:: DATA FOR THIS TASK ::
————
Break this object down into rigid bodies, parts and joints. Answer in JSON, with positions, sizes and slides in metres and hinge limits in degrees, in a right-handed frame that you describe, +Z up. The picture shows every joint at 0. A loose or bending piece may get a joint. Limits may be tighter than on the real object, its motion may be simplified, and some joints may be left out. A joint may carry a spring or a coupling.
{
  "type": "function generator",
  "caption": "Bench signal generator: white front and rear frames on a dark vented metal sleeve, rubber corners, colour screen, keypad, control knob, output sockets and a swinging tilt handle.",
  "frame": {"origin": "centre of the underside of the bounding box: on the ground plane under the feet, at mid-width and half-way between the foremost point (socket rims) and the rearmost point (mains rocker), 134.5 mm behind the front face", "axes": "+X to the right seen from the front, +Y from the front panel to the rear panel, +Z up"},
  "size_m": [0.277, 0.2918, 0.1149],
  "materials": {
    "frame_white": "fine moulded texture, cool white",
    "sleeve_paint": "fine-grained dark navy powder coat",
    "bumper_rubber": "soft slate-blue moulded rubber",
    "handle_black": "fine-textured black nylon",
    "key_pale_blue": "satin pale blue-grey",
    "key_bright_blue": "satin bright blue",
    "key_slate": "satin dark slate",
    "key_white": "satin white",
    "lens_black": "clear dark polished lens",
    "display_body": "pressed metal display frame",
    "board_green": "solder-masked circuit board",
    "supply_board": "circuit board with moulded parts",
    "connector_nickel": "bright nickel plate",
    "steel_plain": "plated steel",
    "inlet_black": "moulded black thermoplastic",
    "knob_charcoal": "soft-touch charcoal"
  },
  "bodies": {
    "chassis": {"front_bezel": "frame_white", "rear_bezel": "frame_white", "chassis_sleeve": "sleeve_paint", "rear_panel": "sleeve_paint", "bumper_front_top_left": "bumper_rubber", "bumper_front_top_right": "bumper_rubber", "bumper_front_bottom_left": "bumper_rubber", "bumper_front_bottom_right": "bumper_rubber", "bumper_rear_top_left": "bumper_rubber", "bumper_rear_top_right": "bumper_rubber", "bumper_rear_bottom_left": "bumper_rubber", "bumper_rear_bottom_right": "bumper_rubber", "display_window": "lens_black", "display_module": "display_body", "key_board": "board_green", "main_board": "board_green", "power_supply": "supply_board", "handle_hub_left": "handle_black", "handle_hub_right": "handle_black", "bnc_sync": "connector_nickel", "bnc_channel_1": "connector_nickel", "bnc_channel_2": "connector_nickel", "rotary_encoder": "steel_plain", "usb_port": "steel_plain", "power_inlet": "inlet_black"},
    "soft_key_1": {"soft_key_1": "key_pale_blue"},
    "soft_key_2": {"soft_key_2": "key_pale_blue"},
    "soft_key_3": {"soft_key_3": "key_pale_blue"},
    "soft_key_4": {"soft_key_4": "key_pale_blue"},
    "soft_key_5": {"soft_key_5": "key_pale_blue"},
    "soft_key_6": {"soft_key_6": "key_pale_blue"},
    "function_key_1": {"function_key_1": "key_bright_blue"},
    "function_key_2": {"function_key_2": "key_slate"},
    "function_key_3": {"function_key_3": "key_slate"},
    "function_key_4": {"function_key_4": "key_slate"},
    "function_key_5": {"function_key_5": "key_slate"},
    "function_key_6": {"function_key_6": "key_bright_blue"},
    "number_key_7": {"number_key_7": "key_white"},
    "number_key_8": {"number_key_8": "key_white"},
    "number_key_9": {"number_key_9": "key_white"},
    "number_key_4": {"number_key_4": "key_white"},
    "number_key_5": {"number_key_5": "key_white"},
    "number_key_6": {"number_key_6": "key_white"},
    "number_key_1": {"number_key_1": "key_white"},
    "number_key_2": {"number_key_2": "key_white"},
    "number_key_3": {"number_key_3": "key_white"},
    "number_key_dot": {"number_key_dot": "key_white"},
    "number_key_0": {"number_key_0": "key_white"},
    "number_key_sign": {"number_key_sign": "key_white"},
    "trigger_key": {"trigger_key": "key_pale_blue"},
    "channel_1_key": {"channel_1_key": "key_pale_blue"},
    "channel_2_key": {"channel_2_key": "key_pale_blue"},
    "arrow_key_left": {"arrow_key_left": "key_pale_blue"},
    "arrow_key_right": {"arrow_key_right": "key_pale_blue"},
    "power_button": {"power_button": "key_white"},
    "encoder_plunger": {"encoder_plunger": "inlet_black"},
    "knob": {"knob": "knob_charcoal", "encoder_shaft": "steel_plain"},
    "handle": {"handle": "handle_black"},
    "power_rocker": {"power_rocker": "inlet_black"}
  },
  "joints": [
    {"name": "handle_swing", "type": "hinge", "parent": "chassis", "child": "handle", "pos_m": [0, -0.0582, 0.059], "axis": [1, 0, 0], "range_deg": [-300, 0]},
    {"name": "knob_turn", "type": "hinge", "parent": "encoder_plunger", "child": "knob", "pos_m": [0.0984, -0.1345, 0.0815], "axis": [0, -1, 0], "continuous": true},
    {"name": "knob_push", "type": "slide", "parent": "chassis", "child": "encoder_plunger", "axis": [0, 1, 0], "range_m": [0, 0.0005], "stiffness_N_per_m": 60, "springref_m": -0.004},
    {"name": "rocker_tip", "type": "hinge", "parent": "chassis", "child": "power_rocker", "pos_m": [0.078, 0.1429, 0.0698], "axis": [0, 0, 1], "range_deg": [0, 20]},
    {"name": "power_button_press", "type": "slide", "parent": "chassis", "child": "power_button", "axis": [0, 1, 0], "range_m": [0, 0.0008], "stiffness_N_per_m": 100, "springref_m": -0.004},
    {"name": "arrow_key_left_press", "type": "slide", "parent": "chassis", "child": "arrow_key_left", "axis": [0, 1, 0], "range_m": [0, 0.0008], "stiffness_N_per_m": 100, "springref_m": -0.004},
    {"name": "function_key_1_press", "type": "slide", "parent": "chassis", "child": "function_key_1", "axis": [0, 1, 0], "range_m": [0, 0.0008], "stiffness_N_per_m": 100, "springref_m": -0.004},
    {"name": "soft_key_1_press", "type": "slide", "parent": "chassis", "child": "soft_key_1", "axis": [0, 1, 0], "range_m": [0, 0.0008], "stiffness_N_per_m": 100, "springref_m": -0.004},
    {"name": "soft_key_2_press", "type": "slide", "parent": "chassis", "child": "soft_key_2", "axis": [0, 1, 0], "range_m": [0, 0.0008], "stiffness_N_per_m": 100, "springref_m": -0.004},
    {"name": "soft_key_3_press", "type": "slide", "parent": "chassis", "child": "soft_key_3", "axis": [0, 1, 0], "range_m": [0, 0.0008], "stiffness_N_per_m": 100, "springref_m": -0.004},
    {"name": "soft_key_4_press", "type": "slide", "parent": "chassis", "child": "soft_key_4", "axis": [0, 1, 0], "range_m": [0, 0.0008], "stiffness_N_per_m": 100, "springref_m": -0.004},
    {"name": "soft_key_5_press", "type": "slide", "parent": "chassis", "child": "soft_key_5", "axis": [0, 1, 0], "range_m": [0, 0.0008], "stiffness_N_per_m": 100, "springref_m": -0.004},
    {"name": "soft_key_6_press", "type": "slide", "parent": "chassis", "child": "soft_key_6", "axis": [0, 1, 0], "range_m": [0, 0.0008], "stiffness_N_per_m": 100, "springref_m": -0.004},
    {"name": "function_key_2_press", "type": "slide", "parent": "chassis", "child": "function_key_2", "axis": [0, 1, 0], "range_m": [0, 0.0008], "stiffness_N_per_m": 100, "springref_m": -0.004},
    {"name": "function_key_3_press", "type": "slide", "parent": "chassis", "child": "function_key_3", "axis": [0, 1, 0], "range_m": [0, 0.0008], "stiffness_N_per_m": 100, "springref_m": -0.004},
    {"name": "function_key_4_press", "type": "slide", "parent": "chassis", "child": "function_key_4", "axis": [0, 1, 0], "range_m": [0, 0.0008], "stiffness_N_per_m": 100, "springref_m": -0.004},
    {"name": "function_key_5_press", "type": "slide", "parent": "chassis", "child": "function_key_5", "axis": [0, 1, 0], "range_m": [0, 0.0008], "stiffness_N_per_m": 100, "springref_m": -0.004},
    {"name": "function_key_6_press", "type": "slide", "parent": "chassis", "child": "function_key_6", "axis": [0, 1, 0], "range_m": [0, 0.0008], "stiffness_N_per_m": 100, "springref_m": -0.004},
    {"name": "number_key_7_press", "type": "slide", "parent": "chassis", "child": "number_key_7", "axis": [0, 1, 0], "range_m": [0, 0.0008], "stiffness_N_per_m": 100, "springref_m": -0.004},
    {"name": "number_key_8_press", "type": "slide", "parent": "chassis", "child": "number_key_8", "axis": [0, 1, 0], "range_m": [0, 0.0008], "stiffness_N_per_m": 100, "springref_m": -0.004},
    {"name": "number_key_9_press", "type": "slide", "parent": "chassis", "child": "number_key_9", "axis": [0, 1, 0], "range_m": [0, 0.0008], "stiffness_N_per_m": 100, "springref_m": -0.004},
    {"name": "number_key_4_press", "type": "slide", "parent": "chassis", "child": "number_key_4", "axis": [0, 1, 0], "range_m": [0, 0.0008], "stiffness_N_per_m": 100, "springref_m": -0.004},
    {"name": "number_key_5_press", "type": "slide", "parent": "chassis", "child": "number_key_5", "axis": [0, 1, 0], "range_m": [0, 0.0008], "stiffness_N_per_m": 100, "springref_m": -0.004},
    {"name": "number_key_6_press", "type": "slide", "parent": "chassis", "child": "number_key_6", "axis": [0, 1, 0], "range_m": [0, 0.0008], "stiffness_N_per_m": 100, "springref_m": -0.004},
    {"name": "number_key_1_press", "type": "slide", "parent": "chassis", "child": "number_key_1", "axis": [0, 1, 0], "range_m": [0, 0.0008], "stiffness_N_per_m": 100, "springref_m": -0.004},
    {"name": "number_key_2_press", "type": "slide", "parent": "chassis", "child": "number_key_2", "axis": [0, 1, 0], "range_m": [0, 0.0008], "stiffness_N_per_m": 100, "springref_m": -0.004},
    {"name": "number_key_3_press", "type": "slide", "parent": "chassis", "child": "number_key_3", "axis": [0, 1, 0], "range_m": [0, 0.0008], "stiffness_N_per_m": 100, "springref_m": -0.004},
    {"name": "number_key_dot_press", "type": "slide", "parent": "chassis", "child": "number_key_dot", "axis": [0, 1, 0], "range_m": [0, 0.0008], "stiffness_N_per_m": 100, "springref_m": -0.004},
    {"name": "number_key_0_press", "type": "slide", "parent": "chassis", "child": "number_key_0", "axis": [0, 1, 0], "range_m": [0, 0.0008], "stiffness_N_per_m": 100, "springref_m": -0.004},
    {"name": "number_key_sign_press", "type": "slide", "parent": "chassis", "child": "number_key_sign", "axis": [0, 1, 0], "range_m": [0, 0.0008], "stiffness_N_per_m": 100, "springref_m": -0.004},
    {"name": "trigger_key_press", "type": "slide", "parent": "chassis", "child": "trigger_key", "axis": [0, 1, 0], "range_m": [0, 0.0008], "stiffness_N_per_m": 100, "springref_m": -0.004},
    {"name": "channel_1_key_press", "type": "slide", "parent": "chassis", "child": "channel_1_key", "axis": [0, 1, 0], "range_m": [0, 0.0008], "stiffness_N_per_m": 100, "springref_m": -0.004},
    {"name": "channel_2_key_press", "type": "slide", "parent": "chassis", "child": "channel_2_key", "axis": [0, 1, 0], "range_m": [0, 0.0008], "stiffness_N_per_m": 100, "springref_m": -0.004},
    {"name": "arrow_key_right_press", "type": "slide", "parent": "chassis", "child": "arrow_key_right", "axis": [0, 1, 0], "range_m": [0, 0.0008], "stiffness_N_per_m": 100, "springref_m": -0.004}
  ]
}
————
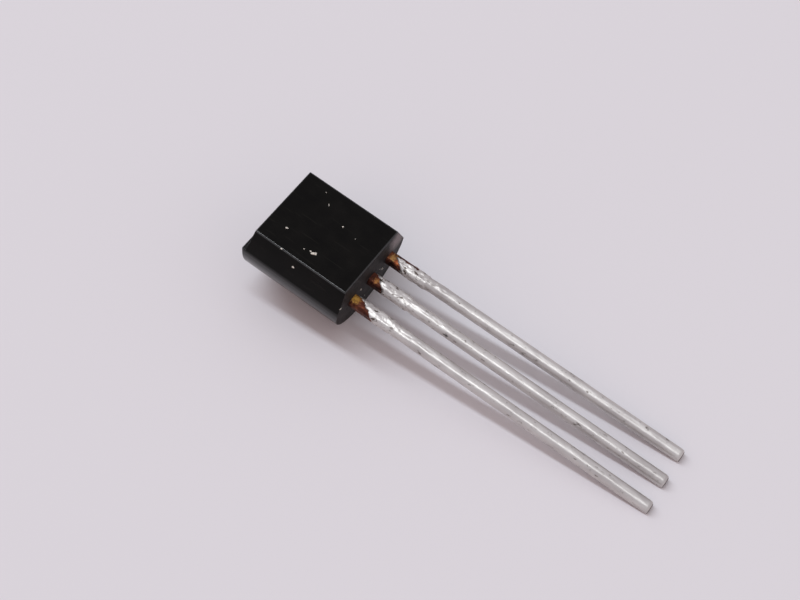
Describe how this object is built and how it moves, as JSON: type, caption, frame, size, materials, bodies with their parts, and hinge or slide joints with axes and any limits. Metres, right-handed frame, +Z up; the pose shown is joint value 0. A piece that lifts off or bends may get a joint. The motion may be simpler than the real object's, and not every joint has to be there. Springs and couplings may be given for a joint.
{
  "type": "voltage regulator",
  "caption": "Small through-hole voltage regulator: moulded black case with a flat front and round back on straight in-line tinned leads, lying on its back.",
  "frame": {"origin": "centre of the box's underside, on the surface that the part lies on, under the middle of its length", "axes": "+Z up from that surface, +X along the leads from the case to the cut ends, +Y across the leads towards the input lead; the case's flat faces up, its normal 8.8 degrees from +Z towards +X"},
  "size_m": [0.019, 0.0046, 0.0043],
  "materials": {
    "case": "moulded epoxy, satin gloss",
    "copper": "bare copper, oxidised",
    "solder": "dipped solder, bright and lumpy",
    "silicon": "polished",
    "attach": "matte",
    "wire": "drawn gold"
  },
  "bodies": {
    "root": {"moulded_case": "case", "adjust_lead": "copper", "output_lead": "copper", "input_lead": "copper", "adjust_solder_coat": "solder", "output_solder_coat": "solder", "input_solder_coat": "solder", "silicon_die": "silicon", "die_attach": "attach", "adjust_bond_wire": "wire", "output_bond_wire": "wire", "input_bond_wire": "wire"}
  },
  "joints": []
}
————
:: WHAT THIS TASK INVOLVES ::
Collect, from the material above, every line containing the word "JSON".

:: WRITTEN RESPONSE ::
Break this object down into rigid bodies, parts and joints. Answer in JSON, with positions, sizes and slides in metres and hinge limits in degrees, in a right-handed frame that you describe, +Z up. The picture shows every joint at 0. A loose or bending piece may get a joint. Limits may be tighter than on the real object, its motion may be simplified, and some joints may be left out. A joint may carry a spring or a coupling.
Describe how this object is built and how it moves, as JSON: type, caption, frame, size, materials, bodies with their parts, and hinge or slide joints with axes and any limits. Metres, right-handed frame, +Z up; the pose shown is joint value 0. A piece that lifts off or bends may get a joint. The motion may be simpler than the real object's, and not every joint has to be there. Springs and couplings may be given for a joint.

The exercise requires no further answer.